What is the turd word for a woman with big breast and no butt?
Steve, Miami
If I had to find a word, I'd probably say it was Mommy Bags. Usually when referring to a mother, I envision a women talking about her sagging boobs with her not-so-curvaceous ass. So Turdwords, henceforth declares that the word "Mommy Bags" should be used to represent a woman with big breasts and no butt.

What exactly does this mean: A prostitute offers services of French (oral) Greek (anal) and Russian. What the heck is Russian?
jonathon2002
I haven't heard Russian before but what comes to mind is "Russian Roulette". Also "Vodka". So I suppose Russian could mean pouring vodka on your prostitute's quim and then performing a Flaming Amazon.

It also could mean that you are going to be playing with danger with a Russian prostitute. So you could wind up with fancy germs, or a Smashing Blumpkin or a fantastic hummer.


Hey, well i'm looking for a term or phrase to describe a girl sucking your cock which just came out of her pussy while she takes a piss on the toilet. I just experienced this with some piece of trash and my friends and I need to have a clever way to refer to it in front of her so we can laugh at her. Can anyone help me with this dilemma? Thanks.
rob from new york
Wow, dude, sounds like someone got lucky the other day with a major Jizz Wizz. I consulted the master dictionary and couldn't find a word that was exactly what happened.

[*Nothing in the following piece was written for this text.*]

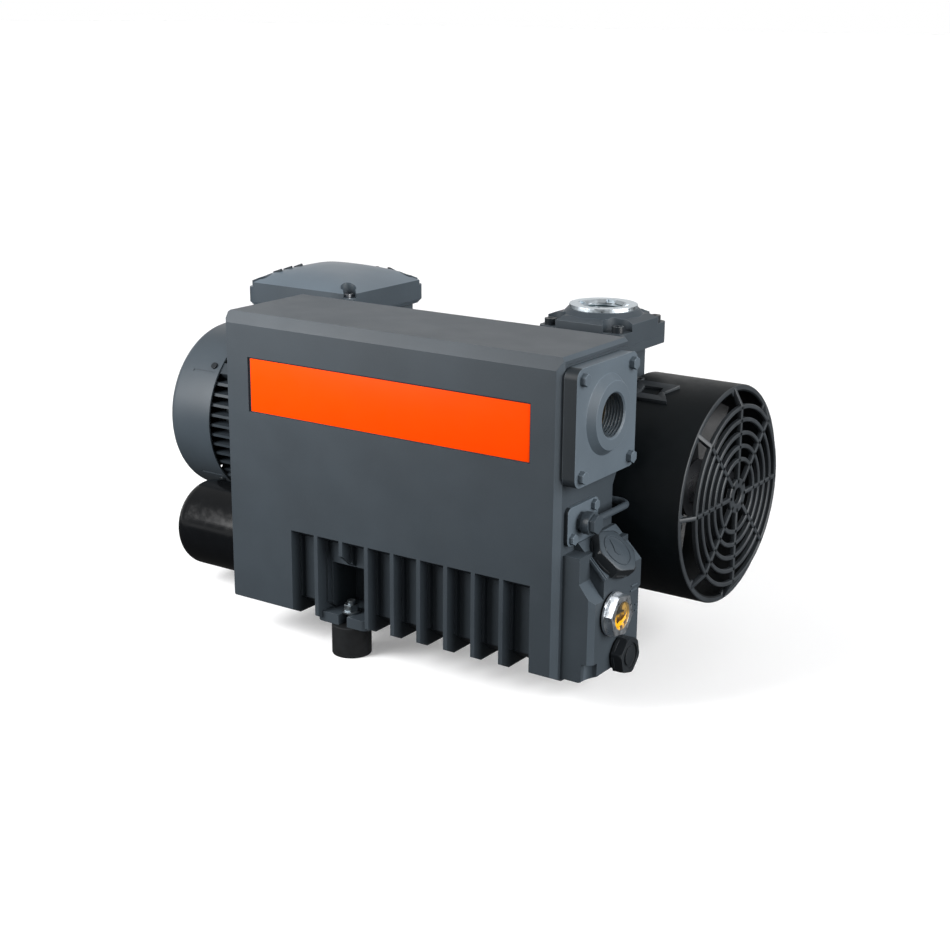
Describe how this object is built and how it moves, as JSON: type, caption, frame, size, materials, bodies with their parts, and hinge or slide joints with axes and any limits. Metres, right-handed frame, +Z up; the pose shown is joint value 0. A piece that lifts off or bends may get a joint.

Jumping at the chance to help our Rob and became famous, I racked my brains in search of a new word. It is similiar to a Sludgelick and a blumpkin.

How about this: Leaky, Greasy Super Blumpkin

If you can think of something better, definitely send it my way.

Nice work Rob!


I still have a bunch of other questions to do, but for now, I've punched out a mighty lot of questions. I have to play with my Cruddy Buddy for now.